> _Exercise_: Where a line contains the word "frame", copy that line.

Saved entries
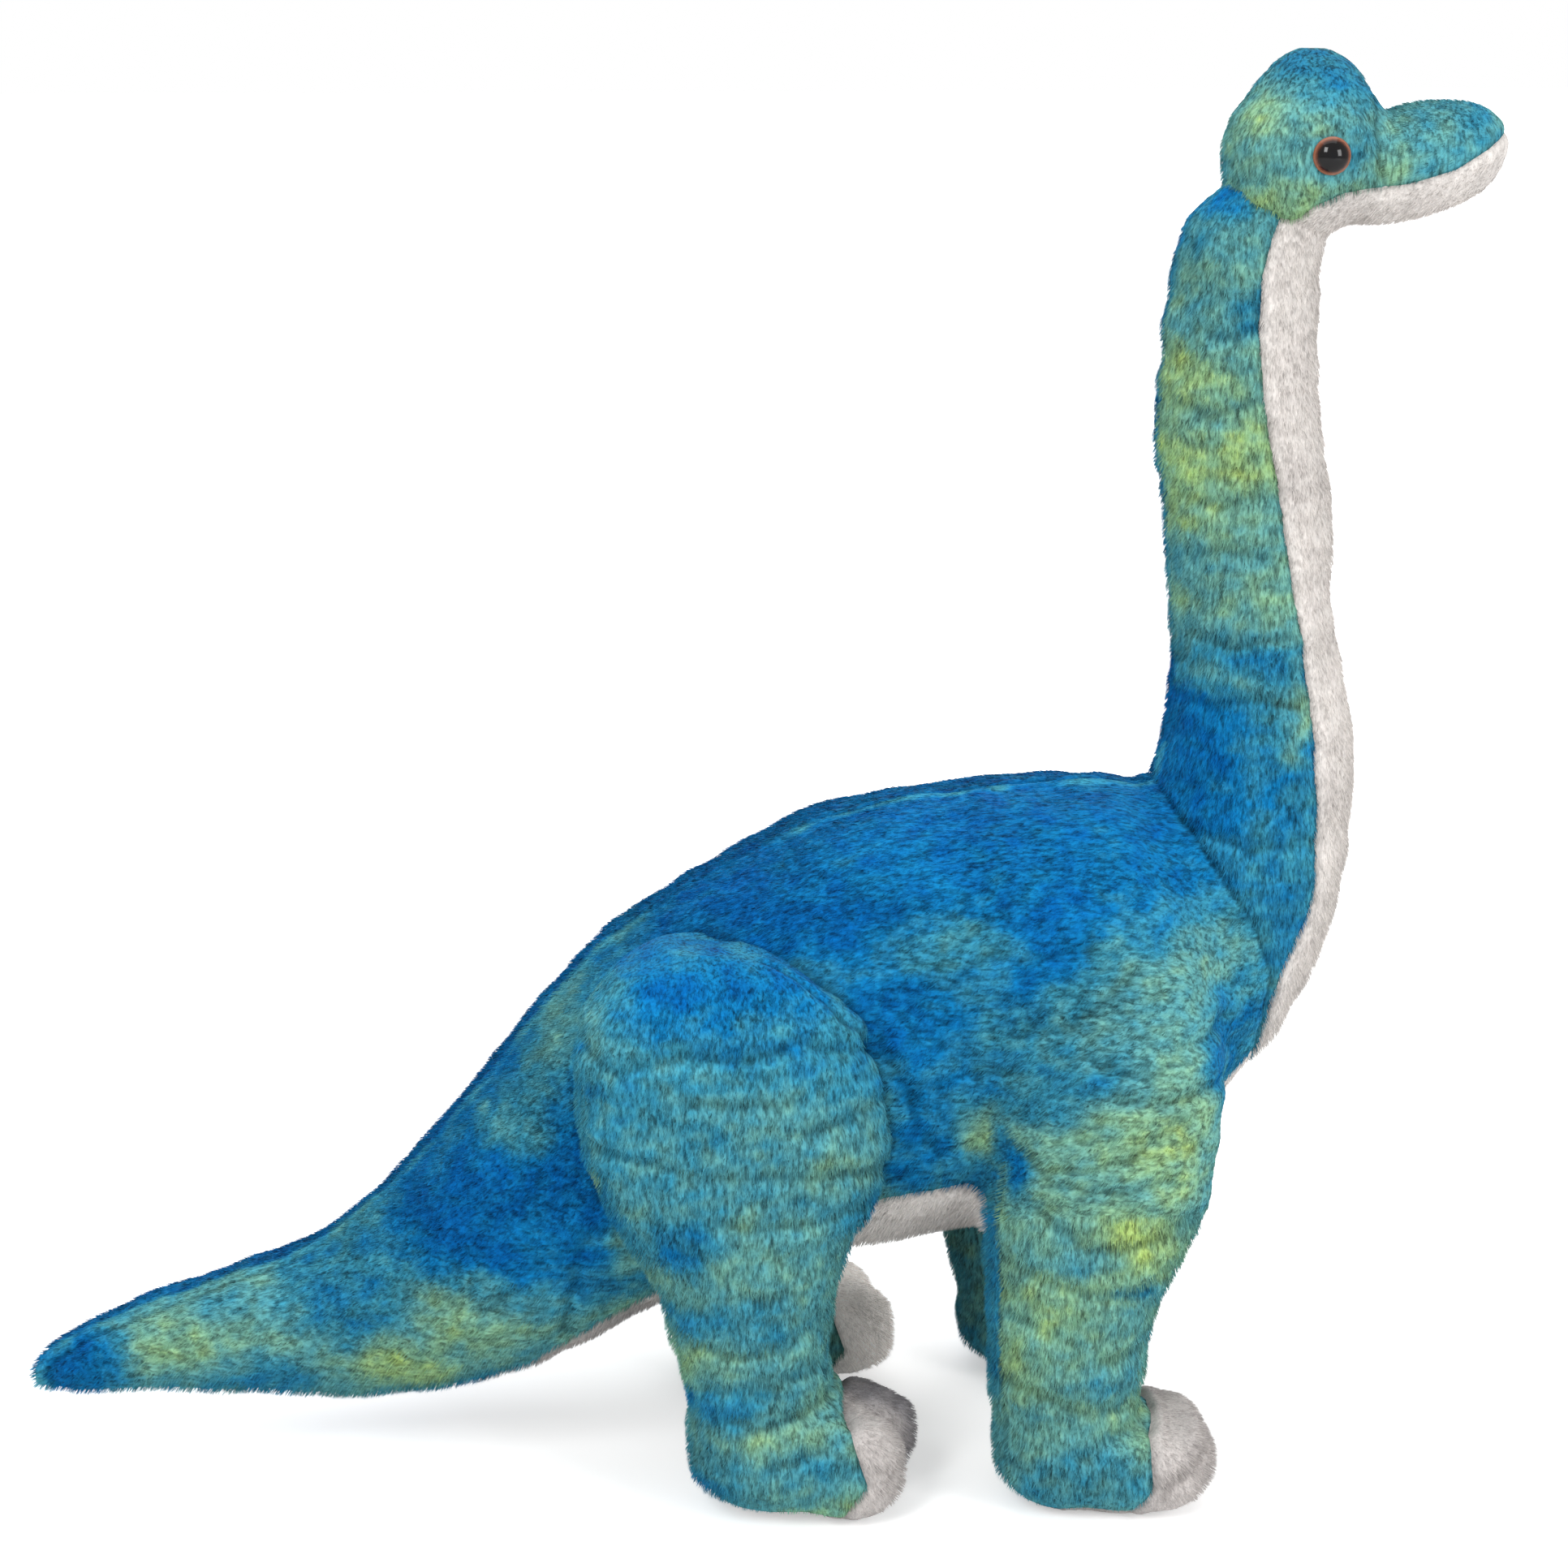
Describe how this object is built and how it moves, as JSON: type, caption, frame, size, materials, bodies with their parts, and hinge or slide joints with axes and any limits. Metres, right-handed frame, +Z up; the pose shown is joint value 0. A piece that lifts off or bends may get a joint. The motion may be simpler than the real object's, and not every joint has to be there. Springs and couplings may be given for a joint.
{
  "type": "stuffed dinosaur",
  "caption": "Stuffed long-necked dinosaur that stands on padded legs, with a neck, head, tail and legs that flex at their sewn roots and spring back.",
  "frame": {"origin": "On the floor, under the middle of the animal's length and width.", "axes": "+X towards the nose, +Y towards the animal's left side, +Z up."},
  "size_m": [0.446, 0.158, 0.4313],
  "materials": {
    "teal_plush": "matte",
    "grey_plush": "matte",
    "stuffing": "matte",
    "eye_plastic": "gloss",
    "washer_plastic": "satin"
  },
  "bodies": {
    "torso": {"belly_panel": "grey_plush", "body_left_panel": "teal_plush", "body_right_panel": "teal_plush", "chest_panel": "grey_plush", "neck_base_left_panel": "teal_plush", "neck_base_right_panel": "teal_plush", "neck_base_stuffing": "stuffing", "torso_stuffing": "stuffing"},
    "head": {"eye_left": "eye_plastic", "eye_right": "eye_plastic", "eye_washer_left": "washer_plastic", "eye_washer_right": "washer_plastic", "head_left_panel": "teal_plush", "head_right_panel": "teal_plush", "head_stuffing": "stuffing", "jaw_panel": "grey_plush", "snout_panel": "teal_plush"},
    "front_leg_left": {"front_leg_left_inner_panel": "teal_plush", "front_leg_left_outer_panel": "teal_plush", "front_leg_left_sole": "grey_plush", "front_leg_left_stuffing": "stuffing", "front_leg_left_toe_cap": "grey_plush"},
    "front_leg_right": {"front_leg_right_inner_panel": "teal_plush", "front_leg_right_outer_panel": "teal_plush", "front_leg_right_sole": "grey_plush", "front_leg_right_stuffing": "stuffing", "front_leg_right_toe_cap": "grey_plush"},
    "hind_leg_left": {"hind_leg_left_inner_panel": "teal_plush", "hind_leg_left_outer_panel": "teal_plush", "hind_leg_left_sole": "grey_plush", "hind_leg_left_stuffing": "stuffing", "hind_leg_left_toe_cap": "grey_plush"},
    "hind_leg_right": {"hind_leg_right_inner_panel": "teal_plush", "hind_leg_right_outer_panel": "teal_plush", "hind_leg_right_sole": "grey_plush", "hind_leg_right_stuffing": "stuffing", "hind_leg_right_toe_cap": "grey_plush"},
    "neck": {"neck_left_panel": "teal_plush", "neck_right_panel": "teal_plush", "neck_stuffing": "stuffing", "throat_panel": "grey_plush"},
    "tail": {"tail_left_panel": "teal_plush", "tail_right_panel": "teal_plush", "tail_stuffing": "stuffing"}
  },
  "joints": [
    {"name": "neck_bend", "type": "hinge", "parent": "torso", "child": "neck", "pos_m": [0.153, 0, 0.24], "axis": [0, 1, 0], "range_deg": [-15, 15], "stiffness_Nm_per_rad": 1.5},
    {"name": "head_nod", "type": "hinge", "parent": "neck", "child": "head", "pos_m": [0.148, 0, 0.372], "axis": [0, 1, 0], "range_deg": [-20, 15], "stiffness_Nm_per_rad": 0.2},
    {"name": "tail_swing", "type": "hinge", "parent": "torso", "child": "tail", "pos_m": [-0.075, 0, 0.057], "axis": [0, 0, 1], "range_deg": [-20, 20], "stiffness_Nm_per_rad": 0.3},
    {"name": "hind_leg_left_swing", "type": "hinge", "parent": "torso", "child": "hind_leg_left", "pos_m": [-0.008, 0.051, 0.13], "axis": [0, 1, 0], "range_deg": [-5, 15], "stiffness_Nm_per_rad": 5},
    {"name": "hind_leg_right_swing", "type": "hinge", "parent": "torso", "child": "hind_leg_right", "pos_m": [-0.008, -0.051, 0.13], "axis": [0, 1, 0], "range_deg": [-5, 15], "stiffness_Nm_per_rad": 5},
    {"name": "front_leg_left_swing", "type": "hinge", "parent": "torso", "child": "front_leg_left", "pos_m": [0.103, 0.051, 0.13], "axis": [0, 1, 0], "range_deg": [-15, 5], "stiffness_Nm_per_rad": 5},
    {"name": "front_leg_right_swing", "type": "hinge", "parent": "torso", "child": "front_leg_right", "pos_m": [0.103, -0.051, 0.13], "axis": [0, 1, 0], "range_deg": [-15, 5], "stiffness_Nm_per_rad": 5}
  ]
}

---

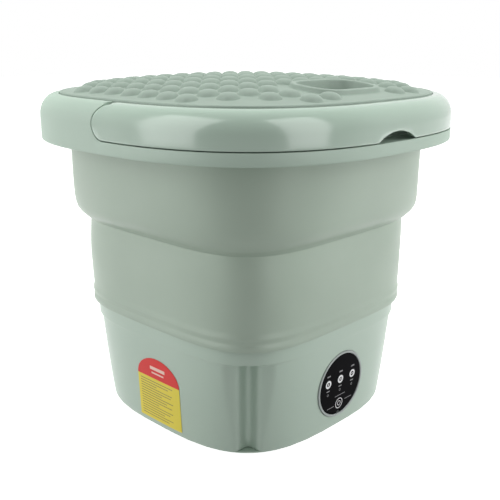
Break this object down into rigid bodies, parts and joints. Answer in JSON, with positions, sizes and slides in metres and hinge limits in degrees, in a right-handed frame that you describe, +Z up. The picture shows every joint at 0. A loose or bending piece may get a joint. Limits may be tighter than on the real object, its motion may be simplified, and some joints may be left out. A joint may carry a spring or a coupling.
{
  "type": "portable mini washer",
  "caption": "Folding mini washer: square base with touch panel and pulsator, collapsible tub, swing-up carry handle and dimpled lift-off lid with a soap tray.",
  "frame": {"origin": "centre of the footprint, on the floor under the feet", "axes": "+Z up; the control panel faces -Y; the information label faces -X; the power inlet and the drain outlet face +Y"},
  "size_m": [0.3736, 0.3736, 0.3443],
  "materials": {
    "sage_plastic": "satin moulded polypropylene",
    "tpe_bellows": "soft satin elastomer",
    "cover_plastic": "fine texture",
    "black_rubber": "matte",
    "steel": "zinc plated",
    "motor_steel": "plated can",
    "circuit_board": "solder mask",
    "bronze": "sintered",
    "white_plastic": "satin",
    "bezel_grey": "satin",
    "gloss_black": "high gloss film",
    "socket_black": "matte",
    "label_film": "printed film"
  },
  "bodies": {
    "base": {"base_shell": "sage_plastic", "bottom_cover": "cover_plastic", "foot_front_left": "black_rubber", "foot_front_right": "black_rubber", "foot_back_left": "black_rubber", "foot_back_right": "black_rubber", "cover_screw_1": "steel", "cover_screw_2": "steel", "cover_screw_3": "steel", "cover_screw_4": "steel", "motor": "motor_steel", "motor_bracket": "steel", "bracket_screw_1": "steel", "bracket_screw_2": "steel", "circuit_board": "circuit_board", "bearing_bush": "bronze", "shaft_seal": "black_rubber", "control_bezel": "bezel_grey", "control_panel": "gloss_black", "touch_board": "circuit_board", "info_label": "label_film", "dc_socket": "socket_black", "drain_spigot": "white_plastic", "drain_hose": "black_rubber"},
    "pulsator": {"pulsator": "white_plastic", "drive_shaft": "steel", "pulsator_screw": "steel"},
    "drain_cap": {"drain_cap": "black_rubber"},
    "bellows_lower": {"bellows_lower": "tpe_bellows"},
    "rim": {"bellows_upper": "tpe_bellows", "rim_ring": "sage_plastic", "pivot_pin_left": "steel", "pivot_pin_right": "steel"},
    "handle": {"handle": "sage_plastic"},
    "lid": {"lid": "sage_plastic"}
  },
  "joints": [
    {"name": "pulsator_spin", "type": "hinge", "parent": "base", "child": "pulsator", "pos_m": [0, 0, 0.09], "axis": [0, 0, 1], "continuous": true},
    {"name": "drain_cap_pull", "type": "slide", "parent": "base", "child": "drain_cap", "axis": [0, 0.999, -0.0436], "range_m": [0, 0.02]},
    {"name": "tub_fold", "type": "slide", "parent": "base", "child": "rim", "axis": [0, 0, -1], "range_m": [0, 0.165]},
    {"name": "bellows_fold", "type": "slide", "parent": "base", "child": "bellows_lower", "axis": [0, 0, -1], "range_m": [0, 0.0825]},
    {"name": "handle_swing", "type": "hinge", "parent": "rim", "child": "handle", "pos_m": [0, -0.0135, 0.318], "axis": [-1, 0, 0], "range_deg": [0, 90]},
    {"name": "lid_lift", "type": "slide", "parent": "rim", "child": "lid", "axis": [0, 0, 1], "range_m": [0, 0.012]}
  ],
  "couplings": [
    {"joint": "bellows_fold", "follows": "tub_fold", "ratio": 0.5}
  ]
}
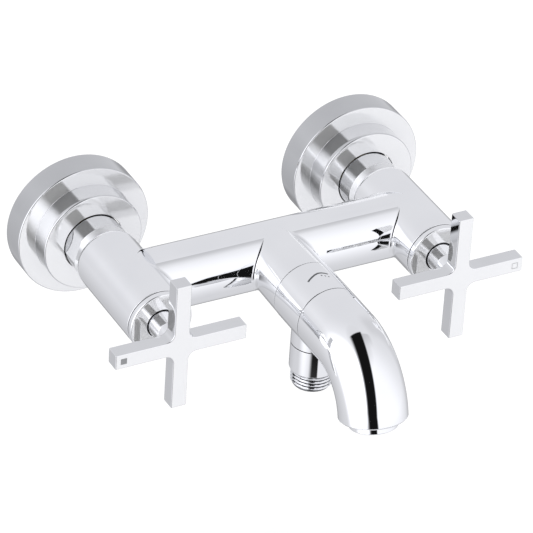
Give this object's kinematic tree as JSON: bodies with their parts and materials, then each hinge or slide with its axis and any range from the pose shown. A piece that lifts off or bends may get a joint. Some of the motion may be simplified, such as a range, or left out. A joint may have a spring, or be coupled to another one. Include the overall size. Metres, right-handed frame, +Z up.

--

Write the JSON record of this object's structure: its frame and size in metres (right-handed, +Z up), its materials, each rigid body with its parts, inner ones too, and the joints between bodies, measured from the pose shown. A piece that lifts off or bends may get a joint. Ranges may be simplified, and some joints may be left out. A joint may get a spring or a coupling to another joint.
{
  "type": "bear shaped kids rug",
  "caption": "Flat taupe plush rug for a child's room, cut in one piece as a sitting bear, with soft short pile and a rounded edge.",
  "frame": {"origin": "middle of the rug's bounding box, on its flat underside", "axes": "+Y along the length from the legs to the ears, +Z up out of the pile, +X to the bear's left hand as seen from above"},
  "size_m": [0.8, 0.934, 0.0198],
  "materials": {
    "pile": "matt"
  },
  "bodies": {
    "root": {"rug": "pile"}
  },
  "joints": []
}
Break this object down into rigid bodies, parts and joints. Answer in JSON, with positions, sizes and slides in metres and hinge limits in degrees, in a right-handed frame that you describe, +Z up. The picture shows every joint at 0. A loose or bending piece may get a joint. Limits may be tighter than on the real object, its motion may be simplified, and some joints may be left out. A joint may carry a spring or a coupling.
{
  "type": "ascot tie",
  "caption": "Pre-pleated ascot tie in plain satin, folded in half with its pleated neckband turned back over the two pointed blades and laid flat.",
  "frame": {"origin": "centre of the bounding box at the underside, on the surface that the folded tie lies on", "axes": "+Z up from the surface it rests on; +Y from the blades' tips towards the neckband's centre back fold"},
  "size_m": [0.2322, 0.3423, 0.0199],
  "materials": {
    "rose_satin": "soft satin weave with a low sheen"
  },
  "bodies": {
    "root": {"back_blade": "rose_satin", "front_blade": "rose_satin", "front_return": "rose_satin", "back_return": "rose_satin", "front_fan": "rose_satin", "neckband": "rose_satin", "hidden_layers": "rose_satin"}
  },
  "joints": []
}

> _Answer to this problem_:
Describe how this object is built and how it moves, as JSON: type, caption, frame, size, materials, bodies with their parts, and hinge or slide joints with axes and any limits. Metres, right-handed frame, +Z up; the pose shown is joint value 0. A piece that lifts off or bends may get a joint. The motion may be simpler than the real object's, and not every joint has to be there. Springs and couplings may be given for a joint.
  "frame": {"origin": "On the floor, under the middle of the animal's length and width.", "axes": "+X towards the nose, +Y towards the animal's left side, +Z up."},
Break this object down into rigid bodies, parts and joints. Answer in JSON, with positions, sizes and slides in metres and hinge limits in degrees, in a right-handed frame that you describe, +Z up. The picture shows every joint at 0. A loose or bending piece may get a joint. Limits may be tighter than on the real object, its motion may be simplified, and some joints may be left out. A joint may carry a spring or a coupling.
  "frame": {"origin": "centre of the footprint, on the floor under the feet", "axes": "+Z up; the control panel faces -Y; the information label faces -X; the power inlet and the drain outlet face +Y"},
Give this object's kinematic tree as JSON: bodies with their parts and materials, then each hinge or slide with its axis and any range from the pose shown. A piece that lifts off or bends may get a joint. Some of the motion may be simplified, such as a range, or left out. A joint may have a spring, or be coupled to another one. Include the overall size. Metres, right-handed frame, +Z up.
Write the JSON record of this object's structure: its frame and size in metres (right-handed, +Z up), its materials, each rigid body with its parts, inner ones too, and the joints between bodies, measured from the pose shown. A piece that lifts off or bends may get a joint. Ranges may be simplified, and some joints may be left out. A joint may get a spring or a coupling to another joint.
  "frame": {"origin": "middle of the rug's bounding box, on its flat underside", "axes": "+Y along the length from the legs to the ears, +Z up out of the pile, +X to the bear's left hand as seen from above"},
Break this object down into rigid bodies, parts and joints. Answer in JSON, with positions, sizes and slides in metres and hinge limits in degrees, in a right-handed frame that you describe, +Z up. The picture shows every joint at 0. A loose or bending piece may get a joint. Limits may be tighter than on the real object, its motion may be simplified, and some joints may be left out. A joint may carry a spring or a coupling.
  "frame": {"origin": "centre of the bounding box at the underside, on the surface that the folded tie lies on", "axes": "+Z up from the surface it rests on; +Y from the blades' tips towards the neckband's centre back fold"},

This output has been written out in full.